Growthies Priced For Perfection Yet Perfection Comes And Goes

In the good ole days, IBM was like a religious artifact. If wealthy, it lay in your vault, untouched for decades. Management initiatives progressed from the electric typewriter. The Watsons bet their company on its personal computer and they won. Years later, they pressed for full operational control, but failed. Competitors were more agile in such a fast changing business.

Today, operators like Microsoft, Amazon and Apple seem unassailable franchises. But, should they sell in the clouds, at 2 times the S&P 500 valuation?

I keep writing covered sell options on my positions but keep losing money. So I’ve stopped with calls for now but suffer with 3% down days in my pretties.

The oldest position in my portfolio is the New York Times Class B shares. This dates back to when Saul Steinberg failed in his takeover attempt. Mike Milken sold me Saul’s position.

If you haven’t noticed, recent trading days show notable drops in Microsoft, Amazon and Meta. Meanwhile, my American Airlines has elevated. I sense a new trend here.

The S&P 500 Index sells at 20 times forward 12-month earnings power. This spells danger unless there’s more momentum coming. The FRB can’t be antsy in the interim.

Iconic art works seem flabby today, certainly more selective. Oil futures act like there’s too much supply at hand. No good reason to own energy majors like Exxon Mobil and Occidental Petroleum. Microsoft and its ilk are over-owned. How does Warren Buffett justify his Apple position if tech paper continues to correct?

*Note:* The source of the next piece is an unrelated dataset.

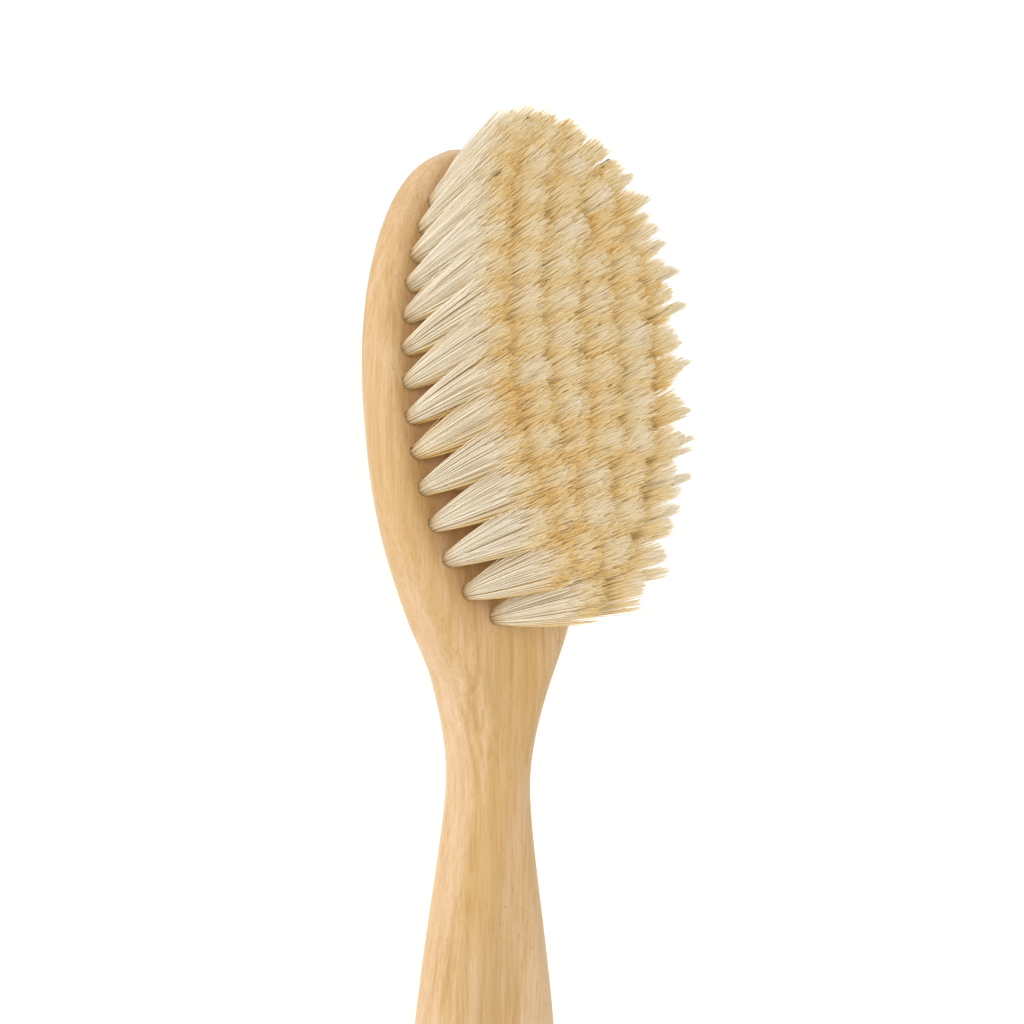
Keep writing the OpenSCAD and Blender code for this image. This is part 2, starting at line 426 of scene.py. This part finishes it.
def disc(rng, n, radius):
    """Random places spread evenly over a disc."""
    r = radius * rng.random(n) ** 0.5
    a = 2 * math.pi * rng.random(n)
    return np.stack([r * np.cos(a), r * np.sin(a)], axis=1)


def oval_ends(root):
    """Nearness of a tuft's root to the neck end of the oval and to its tip end, from 0 to 1."""
    s = (HEAD_TIP_Y - root[1]) / math.cos(HEAD_SLOPE) / MM
    share = (OVAL_S - s) / OVAL_HALF_L
    return max(0.0, -share) ** NECK_END_POWER, max(0.0, share)


def clumped_ends(rng, start, outer_share, outward):
    """Places of the tips in a unit tuft, and each one's distance to the middle of its clump."""
    right = outward > 0
    middles = disc(rng, RIGHT_CLUMPS if right else CLUMPS, CLUMP_MIDDLES_R)
    nearest = np.argmin(((start[:, None] - middles[None]) ** 2).sum(axis=2), axis=1)
    to_middle = middles[nearest] - start
    outer_pull = RIGHT_CLUMP_PULL if right else LEFT_CLUMP_PULL
    pull = CLUMP_PULL + (outer_pull - CLUMP_PULL) * outer_share
    reach = np.linalg.norm(start, axis=1)
    end = start * reach[:, None] ** MIDDLE_POWER + pull[:, None] * to_middle
    end = end + rng.normal(0, TIP_SCATTER, start.shape)
    return end, np.linalg.norm(to_middle, axis=1)


def tip_heights(rng, tuft_height, reach, right_share, clump_distance):
    """Heights of the tips over the face, in millimetres."""
    n = len(reach)
    height = tuft_height - DOME_DROP * reach ** DOME_POWER + rng.normal(0, HEIGHT_SCATTER, n)
    height = height - POINT_DROP * right_share * clump_distance ** POINT_POWER
    return height - (rng.random(n) < SHORT_SHARE) * rng.random(n) * SHORT_DROP


def places_in_plane(rng, root, start, end, outward):
    """Offsets of each bristle's rings from the tuft's axis, across and along the face, in
    millimetres."""
    n = len(start)
    right = outward > 0
    up = np.clip(RINGS_T, 0, 1)[None, :, None]
    fan = up ** FAN_POWER
    neck_share, tip_share = oval_ends(root)
    extra = OUTER_EXTRA_RIGHT if right else OUTER_EXTRA_LEFT
    across = TIP_ACROSS + extra * (end[:, 0] * outward > 0)
    along = (RIGHT_TIP_ALONG if right else TIP_ALONG) + NECK_END_SPREAD * neck_share
    spread = np.stack([across, np.full(n, along)], axis=1)[:, None]
    places = ROOT_R * start[:, None] * (1 - fan) + spread * end[:, None] * fan
    sideways = (NECK_END_RIGHT * neck_share + TIP_END_RIGHT * tip_share ** TIP_END_RIGHT_POWER) * right
    forward = NECK_END_FORWARD * neck_share ** 2 - TIP_PULL_BACK * tip_share ** TIP_PULL_BACK_POWER
    places = places + np.array([sideways, forward]) * up
    bow = rng.normal(0, BOW, (n, 1, 2)) * up * (1.0 - BOW_FADE * up)
    places = places + bow * np.sin(BOW_TURN * up)
    stray = rng.random(n) < (STRAY_SHARE_OUTER if outward else STRAY_SHARE_INNER)
    return places + rng.normal(0, STRAY, (n, 1, 2)) * stray[:, None, None] * up ** STRAY_POWER


def fibre_paths(rng, bottom, tip, outward):
    """Centre lines of one tuft's bristles as an array (fibre, ring, xyz) in metres, each one's
    share on the outer side of the brush, and its tone, with painted shade round the rim of the tuft."""
    axis = (tip - bottom) / np.linalg.norm(tip - bottom)
    root = bottom + axis * HOLE_DEPTH * MM
    start = disc(rng, FIBRES, 1.0)
    reach = np.linalg.norm(start, axis=1)
    outer_share = np.clip(OUTER_GAIN * outward * start[:, 0], 0, 1)
    end, clump_distance = clumped_ends(rng, start, outer_share, outward)
    rise = np.dot(tip - root, FACE_NORMAL)
    height = tip_heights(rng, rise / MM, reach, outer_share * (outward > 0), clump_distance)
    lean = (tip - root) - FACE_NORMAL * rise
    places = places_in_plane(rng, root, start, end, outward)
    path = root[None, None] + lean[None, None] * RINGS_T[None, :, None]
    path = path + FACE_NORMAL * (height[:, None] * RINGS_T[None] * MM)[..., None]
    path = path + (places[..., :1] * ACROSS + places[..., 1:] * FACE_ALONG) * MM
    # Painted shade where tufts meet: a darker tone round the rim of the tuft, but not on the brush's
    # outer side
    tone_with_rim_shade = 1 - reach ** 2 * (1 - outer_share)
    tone = CHANCE_SHARE * rng.random(FIBRES) + (1 - CHANCE_SHARE) * tone_with_rim_shade
    tone = tone + rng.normal(0, TUFT_TONE_SCATTER)
    # Painted shade on the inner side of the left half of the ring
    tone = tone - LEFT_INNER_PAINTED_SHADE * (outward < 0) * (1 - outer_share)
    return path, outer_share, tone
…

I owned Apple when it was a pure spec as Steve Jobs struggled to build and field its personal computer. This was long before the iPhone came to market. It’s saturation level far exceeded expectations. We’re over 100% saturated now and need constant phone upgrades to grow.

Let someone else own GM, GE, Exxon Mobil and Citigroup. My bullishness doesn’t extend to all old cyclicals. The value index is set to outperform the S&P 500 and NASDAQ 100, a big call. What happened to Ali Baba, trading in low seventies after peaking over 300 couple of years ago? A typical growthie wipeout after its stumble.

Growth stock troubles are best expressed in this chart on their limited longevity. Average longevity is just 5 years. They last somewhat longer than a thoroughbred racer competing over the country's major courses.

Net, net. I’ve halved back my growth stock weighting. Got my toes wet with Macy’s and American Airlines. Wish me luck and pesetas.